_Data segment_

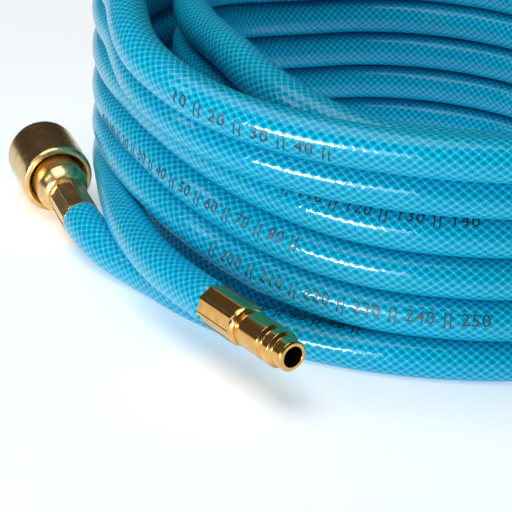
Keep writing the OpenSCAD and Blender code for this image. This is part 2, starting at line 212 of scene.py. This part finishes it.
def add(tree, kind, settings=(), **inputs):
    """A shader node. An input, named or numbered as i0, is a value or what feeds it."""
    made = tree.nodes.new("ShaderNode" + kind)
    for name, value in dict(settings).items():
        setattr(made, name, value)
    for name, value in inputs.items():
        key = int(name[1:]) if name[0] == "i" and name[1:].isdigit() else name.replace("_", " ")
        if isinstance(value, bpy.types.Node):
            value = value.outputs[0]
        if isinstance(value, bpy.types.NodeSocket):
            tree.links.new(value, made.inputs[key])
        else:
            made.inputs[key].default_value = value
    return made


def finish_of(name, **values):
    """A new material, its node tree and its shader, with the values the shader starts from."""
    made = bpy.data.materials.new(name)
    made.use_nodes = True
    shader = made.node_tree.nodes["Principled BSDF"]
    for key, value in values.items():
        shader.inputs[key.replace("_", " ")].default_value = value
    return made, made.node_tree, shader


# Clear blue PVC, extruded over the braid, so it has a wet gloss with long
# glints. Sixteen threads cross sixteen others under it: they look pale, the
# openings between them look deep blue, and they ripple the skin a little. The
# plastic is faintly cloudy, with clouds about 2 mm across.
THREADS = 16
THREAD_PERIOD = 0.0032
THREAD_HEIGHT = 0.0003
CLOUDS_OVER_COIL = 140.0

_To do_
Copy out all of the lines above exactly.

_Answer to this task_
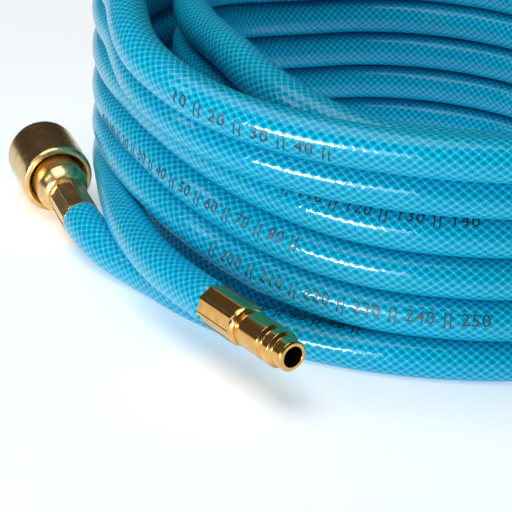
Keep writing the OpenSCAD and Blender code for this image. This is part 2, starting at line 212 of scene.py. This part finishes it.
def add(tree, kind, settings=(), **inputs):
    """A shader node. An input, named or numbered as i0, is a value or what feeds it."""
    made = tree.nodes.new("ShaderNode" + kind)
    for name, value in dict(settings).items():
        setattr(made, name, value)
    for name, value in inputs.items():
        key = int(name[1:]) if name[0] == "i" and name[1:].isdigit() else name.replace("_", " ")
        if isinstance(value, bpy.types.Node):
            value = value.outputs[0]
        if isinstance(value, bpy.types.NodeSocket):
            tree.links.new(value, made.inputs[key])
        else:
            made.inputs[key].default_value = value
    return made


def finish_of(name, **values):
    """A new material, its node tree and its shader, with the values the shader starts from."""
    made = bpy.data.materials.new(name)
    made.use_nodes = True
    shader = made.node_tree.nodes["Principled BSDF"]
    for key, value in values.items():
        shader.inputs[key.replace("_", " ")].default_value = value
    return made, made.node_tree, shader


# Clear blue PVC, extruded over the braid, so it has a wet gloss with long
# glints. Sixteen threads cross sixteen others under it: they look pale, the
# openings between them look deep blue, and they ripple the skin a little. The
# plastic is faintly cloudy, with clouds about 2 mm across.
THREADS = 16
THREAD_PERIOD = 0.0032
THREAD_HEIGHT = 0.0003
CLOUDS_OVER_COIL = 140.0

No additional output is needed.